A class-based reward that holds external credentials or state, by inheriting from BaseReward:

class APIReward(BaseReward):
    name = "api_reward"

    def __init__(self, api_key):
        self.api_key = api_key

    def call(self, query: str):
        # call request with api key
        result = requests.request(api_key=self.api_key, query=query)
        return result["reward"]

A stateful async reward that shares an environment with the corresponding tools through Context:

from agentfly.core import Context
from agentfly.envs.webshop_text_env import WebShopSpec

@reward(name="webshop_reward")
async def webshop_reward(
    final_response: str, context: Context, task_id: int
) -> dict:
    """
    Calculates the reward for the WebShop environment based on the environment state.
    Uses the same rollout resource as the webshop tools (context.acquire_resource).

    Args:
        final_response (str): The agent's final response. Not used in this reward function.
        context (Context): Injected rollout context; used to acquire the WebShop resource.
        task_id (int): The identifier for the current task. Used to match with golden answer.

    Returns:
        dict: A dictionary containing the reward (float) and output (str) from the environment step.
    """
    try:
        env = await context.acquire_resource(spec=WebShopSpec, scope="global", backend="local")
        result = await env.step("get_reward", task_id)
        return {
            "reward": result["reward"],
            "output": result["observation"],
        }
    except Exception as e:
        return {
            "reward": 0.0,
            "output": f"Error webshop reward function: {e}",
        }

Predefined Fields

When an agent uses a reward function, it will automatically detect and fill several special fields when they appear in the reward signature: final_response, trajectory, and (via Context) the rollout-level identifiers.

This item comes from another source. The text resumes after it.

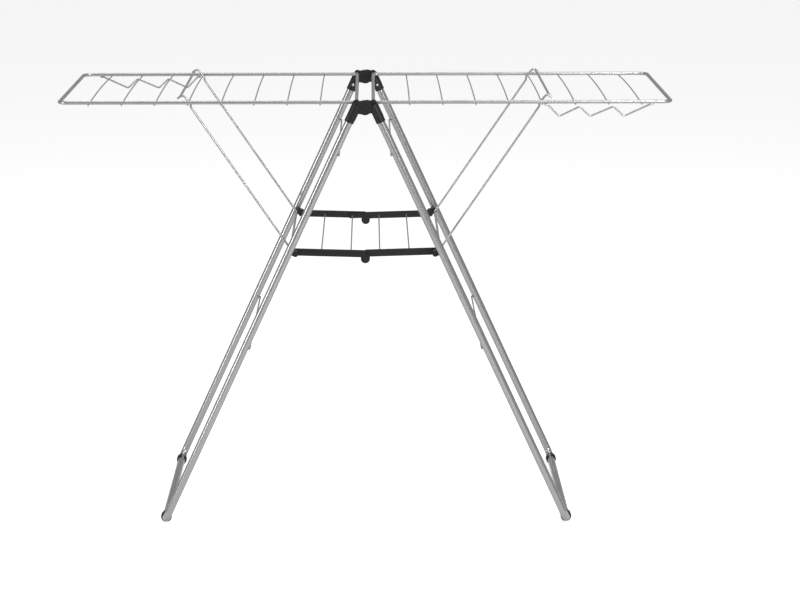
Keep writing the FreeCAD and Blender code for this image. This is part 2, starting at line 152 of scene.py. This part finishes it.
def finish(name, colour, second, metallic, roughness, grain, depth, dust=0.1,
           coarse=(60.0, 0.3), specular=0.5):
    """A material from the two groups: its tone and dust, its roughness and its relief."""
    material = bpy.data.materials.new(name)
    material.use_nodes = True
    tree = material.node_tree
    shader = tree.nodes["Principled BSDF"]
    shader.inputs["Metallic"].default_value = metallic
    shader.inputs["Specular IOR Level"].default_value = specular
    wear = node(tree, "ShaderNodeGroup", (-500, 200), node_tree=WEAR)
    wear.inputs["Colour"].default_value = (*colour, 1)
    wear.inputs["Second Colour"].default_value = (*second, 1)
    wear.inputs["Dust"].default_value = dust
    wear.inputs["Roughness"].default_value = roughness
    link(tree, wear.outputs["Colour"], shader.inputs["Base Color"])
    link(tree, wear.outputs["Roughness"], shader.inputs["Roughness"])
    relief = node(tree, "ShaderNodeGroup", (-700, -200), node_tree=GRAIN)
    relief.inputs["Scale"].default_value = grain
    relief.inputs["Coarse Scale"].default_value = coarse[0]
    relief.inputs["Coarse Share"].default_value = coarse[1]
    bump = node(tree, "ShaderNodeBump", (-300, -200))
    bump.inputs["Distance"].default_value = depth
    bump.inputs["Strength"].default_value = 0.12
    link(tree, relief.outputs["Height"], bump.inputs["Height"])
    link(tree, bump.outputs["Normal"], shader.inputs["Normal"])
    return material


def coat(material, *names):
    """Gives the CAD nodes whose names are listed this finish."""
    for name in names:
        for place in nodes[name].material_slots:
            place.material = material


SILVER = (0.47, 0.475, 0.48)
SILVER_SHADE = (0.42, 0.425, 0.43)
silver_tube = finish("silver_tube_coat", SILVER, SILVER_SHADE, 0.85, 0.20, 1500.0, 0.00006, dust=0.06)
for side in SIDES:
    coat(silver_tube, side + "_foot_tube", side + "_front_leg_tube", side + "_back_leg_tube")

# ---- cross rods and weld beads -------------------------------------------------------------------
# Thin wires brace each leg frame. They are resistance welded to the tubes, and so are the wings'
# rods and hanger rails to the wing rails, which leaves a small coated bead at every joint.
silver_wire = finish("silver_wire_coat", SILVER, SILVER_SHADE, 0.75, 0.26, 1900.0, 0.00005, dust=0.06)
for side in SIDES:
    for level in ("upper", "lower"):
        coat(silver_wire, f"{side}_{level}_cross_rod")


def weld_tree():
    """A node tree that sets one uneven bead at each point of its mesh, sized by the points' own scale."""
    tree = bpy.data.node_groups.new("weld_beads", "GeometryNodeTree")
    tree.interface.new_socket(name="Geometry", in_out="INPUT", socket_type="NodeSocketGeometry")
    for name, kind, value in (("Radius", "NodeSocketFloat", 0.002),
                              ("Unevenness", "NodeSocketFloat", 0.0004),
                              ("Finish", "NodeSocketMaterial", None)):
        socket = tree.interface.new_socket(name=name, in_out="INPUT", socket_type=kind)
        if value is not None:
            socket.default_value = value
    tree.interface.new_socket(name="Geometry", in_out="OUTPUT", socket_type="NodeSocketGeometry")
    given = node(tree, "NodeGroupInput", (-900, 0))
    ball = node(tree, "GeometryNodeMeshIcoSphere", (-700, -200))
    ball.inputs["Subdivisions"].default_value = 3
    link(tree, given.outputs["Radius"], ball.inputs["Radius"])
    noise = node(tree, "ShaderNodeTexNoise", (-700, -450))
    noise.inputs["Scale"].default_value = 700.0
    centred = node(tree, "ShaderNodeVectorMath", (-500, -450), operation="SUBTRACT")
    centred.inputs[1].default_value = (0.5, 0.5, 0.5)
    link(tree, noise.outputs["Color"], centred.inputs[0])
    scaled = node(tree, "ShaderNodeVectorMath", (-300, -450), operation="SCALE")
    link(tree, centred.outputs["Vector"], scaled.inputs[0])
    link(tree, given.outputs["Unevenness"], scaled.inputs["Scale"])
    stretch = node(tree, "GeometryNodeInputNamedAttribute", (-700, 200), data_type="FLOAT_VECTOR")
    stretch.inputs["Name"].default_value = "bead_scale"
    spread = node(tree, "GeometryNodeInstanceOnPoints", (-400, 0))
    link(tree, given.outputs["Geometry"], spread.inputs["Points"])
    link(tree, ball.outputs["Mesh"], spread.inputs["Instance"])
    link(tree, stretch.outputs["Attribute"], spread.inputs["Scale"])
    solid = node(tree, "GeometryNodeRealizeInstances", (-200, 0))
    link(tree, spread.outputs["Instances"], solid.inputs["Geometry"])
    rough = node(tree, "GeometryNodeSetPosition", (0, 0))
    link(tree, solid.outputs["Geometry"], rough.inputs["Geometry"])
    link(tree, scaled.outputs["Vector"], rough.inputs["Offset"])
    soft = node(tree, "GeometryNodeSetShadeSmooth", (200, 0))
    link(tree, rough.outputs["Geometry"], soft.inputs["Geometry"])
    painted = node(tree, "GeometryNodeSetMaterial", (400, 0))
    link(tree, soft.outputs["Geometry"], painted.inputs["Geometry"])
    link(tree, given.outputs["Finish"], painted.inputs["Material"])
    out = node(tree, "NodeGroupOutput", (600, 0))
    link(tree, painted.outputs["Geometry"], out.inputs["Geometry"])
    return tree


WELDS = weld_tree()
BEAD_R = 0.0019
UNEVENNESS = 0.0006


def beads(name, body, spots):
    """One mesh of weld beads on a body. Each spot is a place and the bead's spread along X, Y and Z."""
    mesh = bpy.data.meshes.new(name + "_spots")
    mesh.from_pydata([place for place, spread in spots], [], [])
    scale = mesh.attributes.new("bead_scale", "FLOAT_VECTOR", "POINT")
    for i, (place, spread) in enumerate(spots):
        scale.data[i].vector = spread
    maker = bpy.data.objects.new(name + "_maker", mesh)
    bpy.context.collection.objects.link(maker)
    modifier = maker.modifiers.new("welds", "NODES")
    modifier.node_group = WELDS
    keys = {item.name: item.identifier for item in WELDS.interface.items_tree if item.in_out == "INPUT"}
    modifier[keys["Radius"]] = BEAD_R
    modifier[keys["Unevenness"]] = UNEVENNESS
    modifier[keys["Finish"]] = silver_wire
    ready = maker.evaluated_get(bpy.context.evaluated_depsgraph_get())
    made = bpy.data.objects.new(name, bpy.data.meshes.new_from_object(ready))
    bpy.context.collection.objects.link(made)
    bpy.data.objects.remove(maker)
    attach(made, body)
    return made


TUBE_R = 0.009
LEG_BEAD_OUT = 0.0016      # from a cross rod's axis towards its tube
LEG_BEAD_UP = 0.0008
LEG_BEAD_SPREAD = (0.95, 1.9, 1.1)
for side, sign in SIDES.items():
    spots = []
    for level in ("upper", "lower"):
        low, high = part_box(f"{side}_{level}_cross_rod")
        middle = (Vector(low) + Vector(high)) / 2
        tube_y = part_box(side + "_foot_tube")[1][1] - TUBE_R
        for end in PLACES.values():
            place = (middle.x + sign * LEG_BEAD_OUT, end * tube_y, middle.z + LEG_BEAD_UP)
            spots.append((place, LEG_BEAD_SPREAD))
    beads(side + "_leg_welds", side + "_leg", spots)

# ---- foot clips ----------------------------------------------------------------------------------
# Black moulded pieces: four clips snapped under the bottom tubes, on which the rack stands.
BLACK = (0.009, 0.009, 0.0095)
BLACK_SHADE = (0.014, 0.014, 0.0145)
black_plastic = finish("black_moulded", BLACK, BLACK_SHADE, 0.0, 0.36, 1400.0, 0.0001, dust=0.03,
                       coarse=(240.0, 0.2), specular=0.35)
for side in SIDES:
    for place in PLACES:
        coat(black_plastic, f"{side}_{place}_foot_clip")

# ---- leg hinges ----------------------------------------------------------------------------------
# Each leg ends in a black moulded half with a sleeve over the tube and a hub. A headed steel pin
# joins two halves, and a domed rivet keeps each sleeve on its tube.
bright = finish("rivet_zinc", (0.62, 0.62, 0.63), (0.52, 0.52, 0.53), 1.0, 0.26, 1200.0, 0.00006, dust=0.04)
for side in SIDES:
    for place in PLACES:
        coat(black_plastic, f"{side}_{place}_hinge_half")
        coat(bright, f"{side}_{place}_sleeve_rivet")
for place in PLACES:
    coat(black_plastic, place + "_hinge_pin")

# ---- wings ---------------------------------------------------------------------------------------
# Closed loops of 8 mm bar with eight slightly arched 3 mm rods welded under the rails, and a
# saw-toothed wire under one rail of each that keeps clothes hangers apart.
ROD_OVERHANG = 0.003       # how far a rod's end passes its rail's axis
ROD_BEAD_UP = 0.0026       # from a rod's underside
ROD_BEAD_SPREAD = (0.85, 1.35, 0.8)
HANGER_LAND = 0.004        # from a hanger rail's end to the middle of its weld
HANGER_BEAD_DOWN = 0.0004
HANGER_BEAD_SPREAD = (1.9, 0.8, 0.75)
silver_rail = finish("silver_rail_coat", SILVER, SILVER_SHADE, 0.80, 0.24, 1700.0, 0.00006, dust=0.06)
for side in SIDES:
    coat(silver_rail, side + "_wing_frame")
    coat(silver_wire, side + "_hanger_rail", *(f"{side}_wing_rod_{i}" for i in range(1, 9)))
    rail_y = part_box(side + "_wing_rod_1")[1][1] - ROD_OVERHANG
    spots = []
    for i in range(1, 9):
        low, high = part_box(f"{side}_wing_rod_{i}")
        x = (low[0] + high[0]) / 2
        z = low[2] + ROD_BEAD_UP
        for end in PLACES.values():
            spots.append(((x, end * rail_y, z), ROD_BEAD_SPREAD))
    low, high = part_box(side + "_hanger_rail")
    wire_z = high[2] - HANGER_BEAD_DOWN
    for x in (low[0] + HANGER_LAND, high[0] - HANGER_LAND):
        spots.append(((x, (low[1] + high[1]) / 2, wire_z), HANGER_BEAD_SPREAD))
    beads(side + "_wing_welds", side + "_wing", spots)

# ---- stays ---------------------------------------------------------------------------------------
# Wire frames whose crooks hook over a wing rod and hold the wing level.
for side in SIDES:
    coat(silver_wire, side + "_stay")

# ---- middle shelf --------------------------------------------------------------------------------
# Two pairs of black moulded bars, hinged at the legs and at the middle, with thin coated wires
# between them.
for side in SIDES:
    for place in PLACES:
        coat(black_plastic, f"{side}_{place}_shelf_bracket", f"{side}_shelf_{place}_bar")
for place in PLACES:
    coat(black_plastic, place + "_knuckle_cap")
coat(silver_wire, "left_shelf_rod", "right_shelf_outer_rod", "right_shelf_middle_rod",
     "right_shelf_inner_rod")

# ---- floor, light and camera ---------------------------------------------------------------------
# A white floor that shows only soft shadows, a pale even sky, three soft lamps, and a camera a
# little above the rack.
floor_mesh = bpy.data.meshes.new("floor")
REACH = 30.0
FLOOR_Z = -0.0002          # just below the clips' undersides, so that no faces coincide
FLOOR_LIFT = 0.62
SKY_STRENGTH = 0.34
corners = [(x * REACH, y * REACH, FLOOR_Z) for x, y in ((-1, -1), (1, -1), (1, 1), (-1, 1))]
floor_mesh.from_pydata(corners, [], [(0, 1, 2, 3)])
floor = bpy.data.objects.new("floor", floor_mesh)
bpy.context.collection.objects.link(floor)
paper = bpy.data.materials.new("floor_white")
paper.use_nodes = True
paper_tree = paper.node_tree
paper_shader = paper_tree.nodes["Principled BSDF"]
paper_shader.inputs["Base Color"].default_value = (0.85, 0.85, 0.85, 1)
paper_shader.inputs["Roughness"].default_value = 0.95
paper_shader.inputs["Specular IOR Level"].default_value = 0.1
paper_shader.inputs["Emission Color"].default_value = (1, 1, 1, 1)
paper_rays = node(paper_tree, "ShaderNodeLightPath", (-600, 0))
paper_lift = node(paper_tree, "ShaderNodeMath", (-300, 0), operation="MULTIPLY")
paper_lift.inputs[1].default_value = FLOOR_LIFT
link(paper_tree, paper_rays.outputs["Is Camera Ray"], paper_lift.inputs[0])
link(paper_tree, paper_lift.outputs["Value"], paper_shader.inputs["Emission Strength"])
floor_mesh.materials.append(paper)

world = bpy.data.worlds.new("sky")
world.use_nodes = True
bpy.context.scene.world = world
sky = world.node_tree
glow = sky.nodes["Background"]
rays = node(sky, "ShaderNodeLightPath", (-600, 0))
seen = node(sky, "ShaderNodeMix", (-300, 0), data_type="FLOAT")
seen.inputs["A"].default_value = SKY_STRENGTH
seen.inputs["B"].default_value = 1.0
link(sky, rays.outputs["Is Camera Ray"], seen.inputs["Factor"])
link(sky, seen.outputs["Result"], glow.inputs["Strength"])
glow.inputs["Color"].default_value = (1, 1, 1, 1)


def softbox(name, place, aim, size, power):
    lamp = bpy.data.lights.new(name, "AREA")
    lamp.energy = power
    lamp.shape = "RECTANGLE"
    lamp.size, lamp.size_y = size
    held = bpy.data.objects.new(name, lamp)
    held.location = place
    held.rotation_euler = (Vector(aim) - Vector(place)).to_track_quat("-Z", "Y").to_euler()
    bpy.context.collection.objects.link(held)


softbox("key", (1.5, -2.6, 2.6), (0, 0, 0.6), (0.5, 2.6), 85)
softbox("left_strip", (-3.0, -1.6, 1.6), (0, 0, 0.6), (0.5, 2.4), 38)
softbox("top", (0.0, 0.4, 3.6), (0, 0, 0.6), (2.6, 1.0), 30)

LENS = 96.8535
SHIFT = (0.042625, -0.0075)
CAMERA_PLACE = (0.011, -5.041, 1.739)
CAMERA_DOWN, CAMERA_ROLL, CAMERA_TURN = 13.82, 0.16, 0.08
camera_data = bpy.data.cameras.new("camera")
camera_data.sensor_width = 36.0
camera_data.lens = LENS
camera_data.shift_x, camera_data.shift_y = SHIFT
camera = bpy.data.objects.new("camera", camera_data)
camera.location = CAMERA_PLACE
turns = (90 - CAMERA_DOWN, CAMERA_ROLL, CAMERA_TURN)
camera.rotation_euler = [math.radians(angle) for angle in turns]
bpy.context.collection.objects.link(camera)
bpy.context.scene.camera = camera
bpy.context.scene.view_settings.view_transform = "Standard"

  • final_response: The final response the agent generates for the task.
  • trajectory: The whole interaction trajectory.
  • context: The rollout execution context, which knows the rollout id, group id and provides acquire_resource for sharing environments with tools.

When defining the function, you can set these to your arguments and directly use them in reward calculation. For stateful rewards that need to share an environment with tools, prefer taking a context: Context argument and using context.acquire_resource(...) with the same ResourceSpec as the corresponding tools.

Additional Fields

Beside predefined fields, you can give additional fields in your task input. The input take the following format:

task_messages = {
    "messages": [
        "role": "user", "content": "Search the information about AgentFly and write a short summary."
    ],
    "length_penalty": True,
    "max_length": 2048,
}

await agent.run(
    messages=task_messages,
    max_turns=4,
)

In this example, two additional fields length_penalty and max_length is defined in the input. And your reward function can be defined with these two fields. After the agent finished the task, it will put these values to the reward. For example,

@reward(name="summary_reward_with_penalty")
def summary_reward(final_response, length_penalty, max_length):
    if length_penalty:
        if len(final_response) > max_length:
            return 0.0
        else:
            return 1.0
    else:
        return 1.0

Return Values

A reward function returns either a float or a dict containing a reward key. When a float is returned, it is used directly. When a dict is returned, the value at reward is used as the scalar reward and every other key is logged as an extra metric (reward_extra/{key}/mean, .../max, .../min) in the metrics produced by compute_data_metrics.

Internally, the framework normalizes both shapes into a typed RewardResult at the boundary (agentfly.rewards.calculate_reward), exposing .reward: float and .extras: Dict[str, Any]. You don't need to construct RewardResult yourself — the conversion is automatic. The typed form lands on the trajectory as Trajectory.reward (the float) and Trajectory.metrics (the extras dict).